Jordan was surrounded by another colorful character that deserves a movie biopic, Dennis Rodman, one of the greatest defensive NBA players to ever play the game.
Let’s not forget Phil Jackson, arguably one of the best NBA coaches of all time. He could have a biopic made about him too, although there wasn’t much off screen controversy like there were with others on the Bulls.
In the 10 episodes, we get some of Rodman’s bizarre off-court antics, mixed with his ferocious rebounding, but it’s mostly about Jordan, the captain and leader of the team. We get to see a present day Jordan with watery, yellow eyes — making me think he’s got some kind of liver health-related issues these days. Jordan sits with a tablet and watches clips of interviews with others we’re told he hasn’t seen.
The nonfiction series, which was a sensation on ESPN this past spring ahead of its bow on Netflix this weekend, is flawed as documentary in all but one way: It provides a remarkable testament to the power of Jordan’s celebrity, a power morphed but not undimmed by time.
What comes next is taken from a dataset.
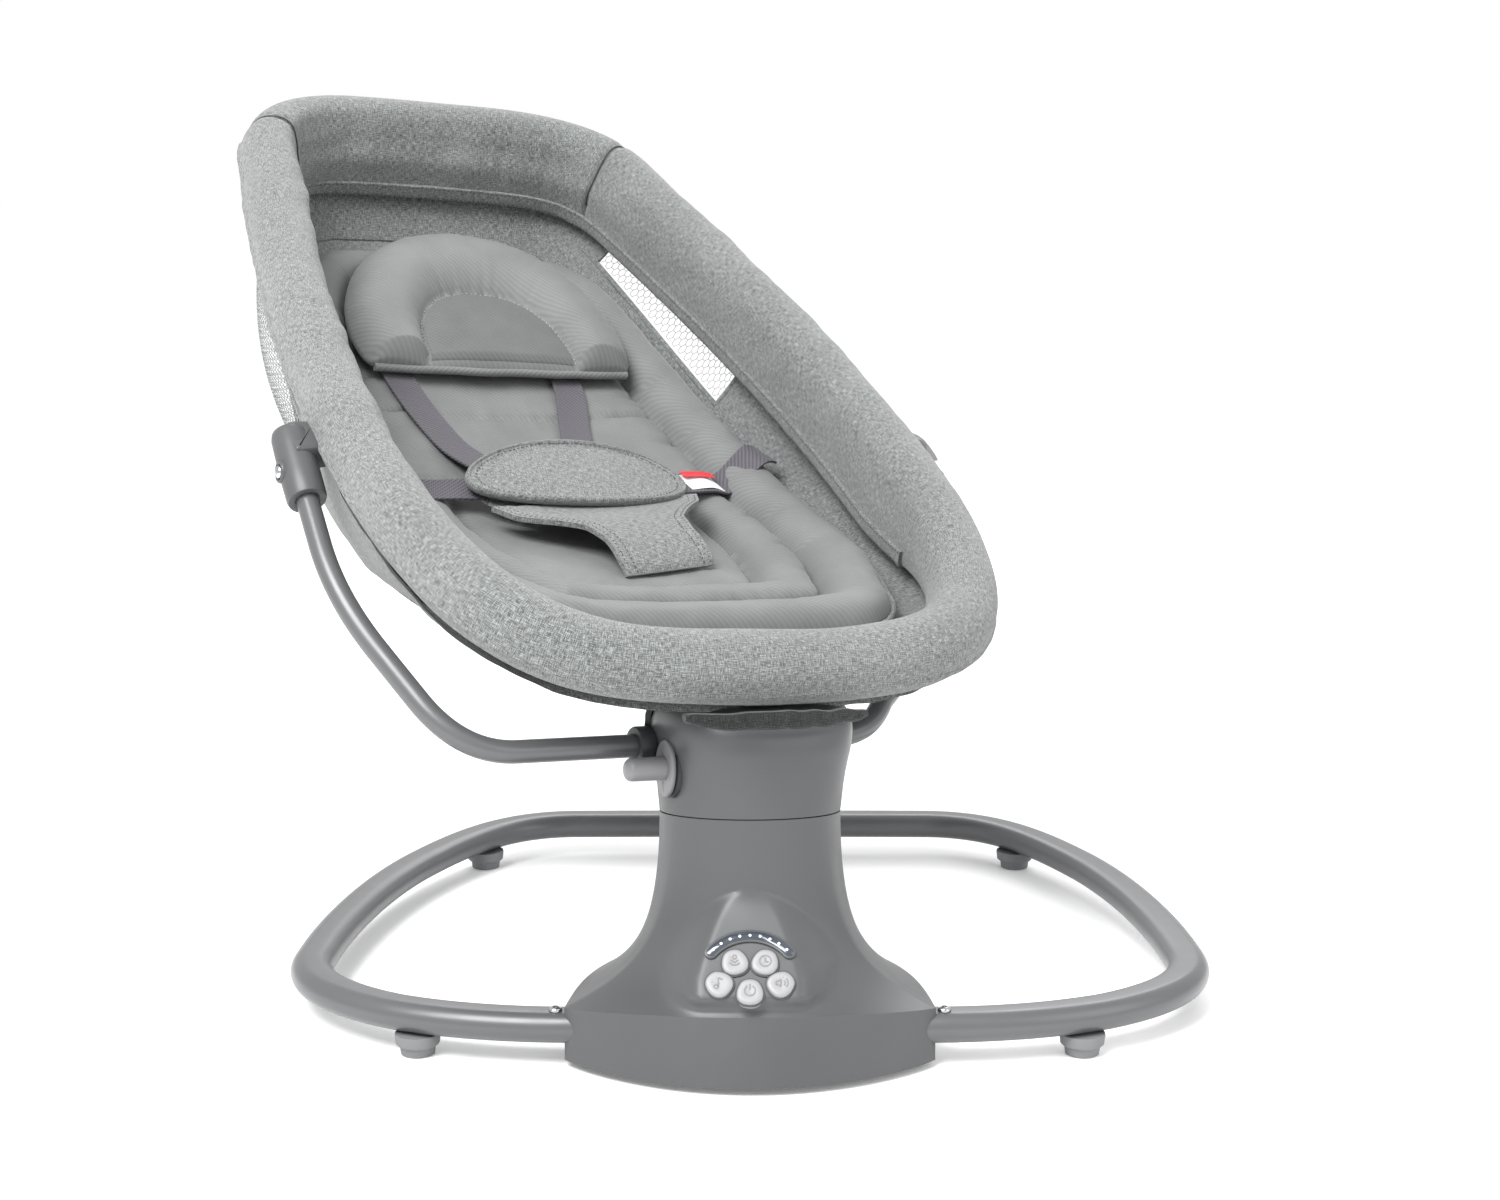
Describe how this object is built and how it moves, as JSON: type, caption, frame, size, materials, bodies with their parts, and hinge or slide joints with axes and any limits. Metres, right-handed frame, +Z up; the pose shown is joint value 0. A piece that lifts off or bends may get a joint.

His talent on the basketball court, massive though it is, may indeed come second to the sheer force of his personality.
I binge watched The Last Dance with ease: fondly remembering the Bulls dominance in the 90s, Michael Jordan’s father’s tragic murder, his detour from baseketball to try and become a professional baseball player and triumphant return.
The Bulls offer a great story that is fruitful material for a movie, most likely too long, at least in any sane run time, but is a better movie story than the last basketball movie I saw in 2019, The Way Back ⭐️⭐️⭐️ starring Ben Affleck. In the meantime, it’s a good watch to see experience that amazing Bulls run in championship victories in the 90s.
The Last Dance is currently available to stream on Netflix.